We explain the details of our Planck spectra fitting and data statistics in the Appendix A.

In columns 2–4 of the Table 4, we show the best-fit photon indices and break energies for the Planck spectra of the objects shown in the first column; in the last three columns we show the photon indices and the break energies for the X-ray (Swift/XRT+BAT) spectra. If the difference between the simple power-law and broken power-law is statistically significant (i.e., the null-hypothesis probability P${}_{null}<10\%$ where the null-hypothesis corresponds to the simple power-law model) we show the best-fit broken power-law model parameters. If there is not such difference between these two models in sense of $\chi$-statistics and values of parameters, we show the simple power-law photon index only.

4. AGN Sample: Interconnection of Radio and X-ray Spectra

As we can see from the Table 4 33 of 55 AGN have at least one of the photon indices in the model of Planck spectrum coincident with one of the photon indices of the X-ray spectral model. In total, 23 AGN of this subsample follow the pattern when the single ${\Gamma }_1$ or the upper ${\Gamma }_{1,h}$ photon index of the Planck spectrum coincides within the error levels with the single ${\Gamma }_3$ or lower ${\Gamma }_{3,l}$ photon index of the X-ray spectrum, i.e., in both radio and X-ray ranges we see the lower segments of the synchrotron and IC/SSC components.

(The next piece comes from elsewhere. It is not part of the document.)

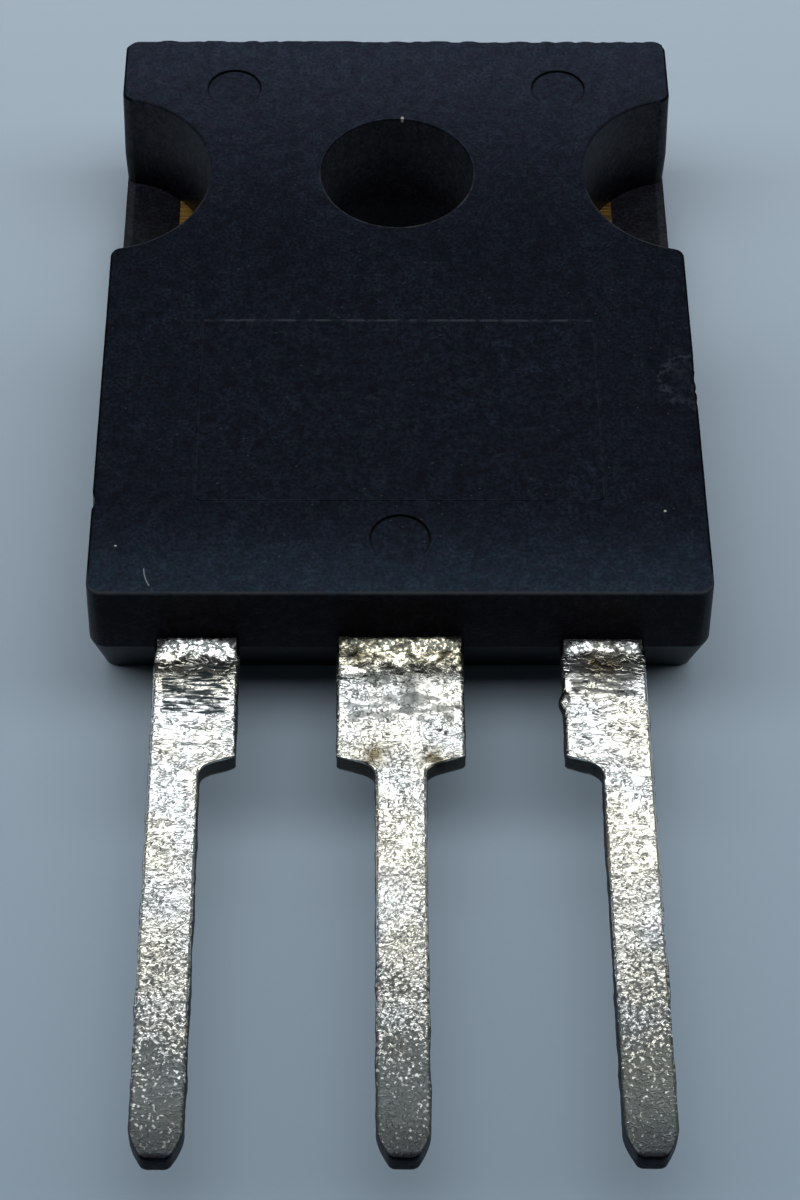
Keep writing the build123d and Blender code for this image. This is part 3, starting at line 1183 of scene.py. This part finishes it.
def along_line(start, end, count):
    """Points from start towards end, without the end."""
    a, b = Vector(start), Vector(end)
    return [tuple(a.lerp(b, k / count)) for k in range(count)]


def on_circle(centre, radius, angle):
    """The point of a circle at an angle."""
    return centre[0] + radius * math.cos(angle), centre[1] + radius * math.sin(angle)


def along_arc(centre, radius, first, last, count):
    """Points on an arc from angle first towards last, without the last."""
    angles = [first + (last - first) * k / count for k in range(count)]
    return [on_circle(centre, radius, angle) for angle in angles]


def circle(centre, radius, count):
    """A closed circle of points, anticlockwise."""
    return along_arc(centre, radius, 0.0, 2 * math.pi, count)


def lifted(plan, height):
    """Plan points at one height."""
    return [(x, y, height) for x, y in plan]


QUARTER = math.pi / 2

# How many points the moulding's outline has on each of its stretches
EDGE_POINTS, CORNER_POINTS, SIDE_POINTS, TAB_SIDE_POINTS = 64, 8, 96, 22
NOTCH_POINTS, ROUND_POINTS = 54, 7


def body_plan(height, inset=0.0, notched=True):
    """The moulding's outline at a height, anticlockwise from its lead end's middle."""
    lean = abs(height - PARTING) * DRAFT
    half = HALF_WIDTH - lean - inset
    tab = TAB_END - lean - inset
    below = max(PARTING - height, 0.0)
    heel = below * HEEL_SETBACK / PARTING if below else lean
    lead = LEAD_END + heel + inset
    corner = CORNER_RADIUS - lean - inset
    radius = NOTCH_RADIUS - (FRONT - max(height, LEDGE)) * NOTCH_DRAFT + inset
    # The notch meets the side in a small round, and its centre is the same at any inset
    rounding = NOTCH_ROUND - inset
    beyond = NOTCH_CENTRE - half + rounding
    reach = math.sqrt((radius + rounding) ** 2 - beyond**2)
    turn = math.atan2(reach, beyond)
    round_x = half - corner
    lead_corner, tab_corner = (round_x, lead + corner), (round_x, tab - corner)
    right = along_line((0, lead), (round_x, lead), EDGE_POINTS)
    right += along_arc(lead_corner, corner, -QUARTER, 0.0, CORNER_POINTS)
    right += along_line((half, lead + corner), (half, -reach), SIDE_POINTS)
    if notched:
        start = turn - math.pi
        end = -2 * math.pi - start
        right += along_arc((half - rounding, -reach), rounding, 0.0, turn, ROUND_POINTS)
        right += along_arc((NOTCH_CENTRE, 0), radius, start, end, NOTCH_POINTS)
        right += along_arc((half - rounding, reach), rounding, -turn, 0.0, ROUND_POINTS)
    else:
        count = NOTCH_POINTS + 2 * ROUND_POINTS
        right += along_line((half, -reach), (half, reach), count)
    right += along_line((half, reach), (half, tab - corner), TAB_SIDE_POINTS)
    right += along_arc(tab_corner, corner, 0.0, QUARTER, CORNER_POINTS)
    right += along_line((round_x, tab), (0, tab), EDGE_POINTS) + [(0, tab)]
    left = [(-x, y) for x, y in reversed(right[1:-1])]
    return right + left


def steps(first, last, count):
    """Evenly spaced values after first, up to and with last."""
    return [first + (last - first) * (k + 1) / count for k in range(count)]


# How many rings each band of the wall has, from the back up
BACK_RINGS, LEDGE_RINGS, LOWER_RINGS = 12, 8, 6
UPPER_RINGS, CHIP_RINGS, ROUND_RINGS = 10, 8, 5
# The rings are closer above this height, where the front edge is chipped
CHIPS_FROM = 4.4


def wall_rings():
    """Rings of the moulding's outer wall from the back to the front face."""
    heights = [0.0] + steps(0.0, LEDGE, BACK_RINGS)
    rings = [lifted(body_plan(height, notched=False), height) for height in heights]
    closed, opened = body_plan(LEDGE, notched=False), body_plan(LEDGE)
    for share in steps(0.0, 1.0, LEDGE_RINGS):
        plan = [tuple(Vector(a).lerp(Vector(b), share)) for a, b in zip(closed, opened)]
        rings.append(lifted(plan, LEDGE))
    edge_low = FRONT - FRONT_EDGE_RADIUS
    heights = steps(LEDGE, PARTING, LOWER_RINGS)
    heights += steps(PARTING, CHIPS_FROM, UPPER_RINGS)
    heights += steps(CHIPS_FROM, edge_low, CHIP_RINGS)
    rings += [lifted(body_plan(height), height) for height in heights]
    for turn in steps(0.0, QUARTER, ROUND_RINGS):
        inset = FRONT_EDGE_RADIUS * (1 - math.cos(turn))
        height = FRONT - FRONT_EDGE_RADIUS * (1 - math.sin(turn))
        rings.append(lifted(body_plan(edge_low, inset), height))
    return rings


# Points on the hole, the ejector marks and the marking field's corners and sides
HOLE_POINTS = 96
HOLE_LAND_RINGS, HOLE_FLARE_RINGS = 8, 14
MARK_POINTS = 40
FIELD_CORNER_POINTS = 5
FIELD_SIDE_POINTS = (46, 76, 46, 76)
# How far the marks' small walls lean
MARK_SLOPE = 0.015
# Spacing of the front face's points, and the gap they keep from its edges and marks
GRID = 0.16
GRID_GAP = 0.09


def field_plan(inset):
    """Rounded outline of the raised marking field."""
    corner = FIELD_CORNER - inset
    half = FIELD_HALF_WIDTH - inset - corner
    low, high = FIELD_LOW + inset + corner, FIELD_HIGH - inset - corner
    centres = ((half, low), (half, high), (-half, high), (-half, low))
    points = []
    for k, centre in enumerate(centres):
        start, end = (k - 1) * QUARTER, k * QUARTER
        points += along_arc(centre, corner, start, end, FIELD_CORNER_POINTS)
        after = on_circle(centres[(k + 1) % 4], corner, end)
        here = on_circle(centre, corner, end)
        points += along_line(here, after, FIELD_SIDE_POINTS[k])
    return points


def front_height(x, y):
    """Height of the front face with its sunk ejector marks and raised field."""
    slope = MARK_SLOPE / 2
    for centre_x, centre_y in EJECTOR_PLACES:
        if math.hypot(x - centre_x, y - centre_y) < EJECTOR_RADIUS - slope:
            return FRONT - EJECTOR_DEPTH
    in_length = FIELD_LOW + slope < y < FIELD_HIGH - slope
    if in_length and abs(x) < FIELD_HALF_WIDTH - slope:
        return FRONT + FIELD_HEIGHT
    return FRONT


def on_front(x, y):
    """Whether a plan point is clear of the mounting hole and the clip notches."""
    notch_edge = NOTCH_RADIUS + FRONT_EDGE_RADIUS
    in_notch = math.hypot(abs(x) - NOTCH_CENTRE, y) < notch_edge
    return math.hypot(x, y) > HOLE_RADIUS + HOLE_FLARE and not in_notch


def search_tree(places):
    """A tree that finds the nearest of some places."""
    tree = kdtree.KDTree(len(places))
    for k, place in enumerate(places):
        tree.insert(place, k)
    tree.balance()
    return tree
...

Such a situation we observe for S5 0212+735, PKS0312-770, PKS 2331-240, PKS0537-441, PMN J0623-6436, 3C 309.1, 4C +31.63, 4C +32.14, 4C +50.11, 4C +73.18, PKS 1329-049, PKS 2005-489, PKS 2227-088, PKS 0405-12, PKS 0426-380, PKS 0528+134, PKS 0723-008, B2 0552+39A, S5 1039+81, S5 1803+784, B1921-293, B2 2023+33, PMN J1508-4953, and others. In total, 8 objects of this subsample follow the pattern when the single ${\Gamma }_1$ or the upper ${\Gamma }_{1,h}$ photon index of the Planck spectrum coincides within the error levels with the upper ${\Gamma }_{3,h}$ photon index of the X-ray spectrum, i.e., PKS 1143-696, PG1222+216, 3C 273, 3C 279, and others. Three objects have both upper and lower photon indices of the Planck spectrum coincident with the X-rays ones: PKS 0537-286, [HB 89] 2230+114 and 3C 380; such a situation can be interpreted as if we can see the ${\Gamma }_{1,l,h}$ and ${\Gamma }_{3,l,h}$ segments in the both Planck and Swift spectra. However, for some of them, namely 3C 273, [HB 89] 2142-758, etc., the values of the lower photon indices are below 1, what can be interpreted for the radio range as a sign of the self-absorption (see Figure 1 for the 3C273 case).

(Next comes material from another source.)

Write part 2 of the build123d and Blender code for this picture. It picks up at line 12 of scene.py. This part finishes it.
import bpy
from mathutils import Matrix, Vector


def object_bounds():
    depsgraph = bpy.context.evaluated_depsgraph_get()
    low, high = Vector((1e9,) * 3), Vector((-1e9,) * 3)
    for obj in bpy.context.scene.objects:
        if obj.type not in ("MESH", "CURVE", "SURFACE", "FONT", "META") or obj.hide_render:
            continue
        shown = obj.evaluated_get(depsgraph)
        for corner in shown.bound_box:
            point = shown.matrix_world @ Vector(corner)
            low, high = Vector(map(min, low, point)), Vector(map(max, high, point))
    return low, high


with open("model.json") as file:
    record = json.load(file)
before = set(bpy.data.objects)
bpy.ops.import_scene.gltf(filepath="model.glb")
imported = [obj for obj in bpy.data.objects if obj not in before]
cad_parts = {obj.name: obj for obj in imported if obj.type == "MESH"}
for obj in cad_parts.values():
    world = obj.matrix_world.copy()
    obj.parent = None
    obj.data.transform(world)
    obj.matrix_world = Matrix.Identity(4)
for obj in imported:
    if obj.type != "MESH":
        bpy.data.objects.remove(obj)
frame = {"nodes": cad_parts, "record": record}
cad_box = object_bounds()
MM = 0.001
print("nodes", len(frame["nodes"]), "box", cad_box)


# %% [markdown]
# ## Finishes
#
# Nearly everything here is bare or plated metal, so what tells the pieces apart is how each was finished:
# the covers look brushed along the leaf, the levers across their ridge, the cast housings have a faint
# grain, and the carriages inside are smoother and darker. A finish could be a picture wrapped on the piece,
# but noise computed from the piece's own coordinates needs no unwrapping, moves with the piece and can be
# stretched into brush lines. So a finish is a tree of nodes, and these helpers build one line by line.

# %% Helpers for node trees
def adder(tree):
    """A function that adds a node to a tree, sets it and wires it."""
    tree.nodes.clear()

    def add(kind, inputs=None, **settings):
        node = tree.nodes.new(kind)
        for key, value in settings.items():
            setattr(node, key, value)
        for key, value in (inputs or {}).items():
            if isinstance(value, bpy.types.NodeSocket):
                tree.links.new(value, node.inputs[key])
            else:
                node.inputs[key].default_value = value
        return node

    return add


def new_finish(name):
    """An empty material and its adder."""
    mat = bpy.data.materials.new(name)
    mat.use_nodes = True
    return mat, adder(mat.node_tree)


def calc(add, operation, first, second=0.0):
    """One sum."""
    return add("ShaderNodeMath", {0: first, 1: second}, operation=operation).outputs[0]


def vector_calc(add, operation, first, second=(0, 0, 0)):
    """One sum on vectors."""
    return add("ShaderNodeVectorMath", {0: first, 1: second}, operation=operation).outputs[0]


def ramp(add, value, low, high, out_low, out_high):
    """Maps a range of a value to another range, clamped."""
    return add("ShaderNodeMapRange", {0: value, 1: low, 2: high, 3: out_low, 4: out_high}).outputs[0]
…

The subsample with no correspondence between the photon indices is also quite significant and consists of 22 blazars. There can be different explanations for each of these objects. For instance, as shown in [14], the single synchrotron zone model is inappropriate for 3C 454.3. Mrk 501 is the HSP blazar for which we see the lower part of synchrotron hump in the Planck spectrum and the upper one in X-rays. The IC/SSC spectrum of Mrk 501 is situated above the energies we consider here (see Figure 1). Similarly, to explain the 4C +49.22 spectral properties the two-zone SSC model is needed [15]. PKS 1830-21 is a gravitationally lensed blazar and its spectra thus can be distorted by the influence of a lensing object [16]. The classification type of PKS 0521-36 is not surely BL Lac, there are some signs of a Broad Line Radio Galaxy (BLRG) also [17], and thus the accretion disk/corona counterpart in its X-ray spectrum can be quite significant. S5 0716+714 is an ISP blazar for which the significant part of the Planck spectrum lies in the self-absorbed zone and in X-rays we see a dip-like intersection of synchrotron and SSC spectra at $E_b\approx 6$ keV [8].

5. Conclusions

In the simple one-zone model of multi-wavelength radiation of radio-loud AGN the observable two-hump spectra with $\nu L_{\nu }$-maxima in low-energy (∼${10}^{-1}-{10}^4$ eV) and high-energy ($\ge {10}^7$ eV) bands can be naturally explained by the non-thermal synchrotron and IC/SSC emission of relativistic leptons, accelerated at relativistic shocks, and during magnetic field reconnections in relativistic jets. Typical power-law spectra of accelerated leptonic cosmic-rays result in similar predicted slopes or photon indices of low-energy radio and high energy X-ray and $\gamma$-ray emission. Meantime, in some radio-loud AGN Comptonised thermal X-ray luminosity of accretion disk+corona complex can be comparable to the non-thermal X-ray jet luminosity. Joint analysis of radio and X-ray spectra of such AGN open a possibility to disentangle jet and disk+corona contributions and to clarify the radiative processes in AGN. We carry out a comparative analysis of Planck radio spectra and Swift /XRT+BAT X-ray spectra for the sample of 55 beamed AGN (Blazars and Seyferts 1) from the Swift BAT 105-Month Hard X-ray Survey. For 33 of 55 AGN we confirm predicted by one-zone model coincidences of the photon indices of radio and X-ray spectra. As expected, comparison of radio and X-ray data can help to disentangle jet and disk+corona contribution in case of LSP and some of ISP radio-loud AGN, in which transition from synchrotron to IC/SSC dominant contribution take place in sub-keV region.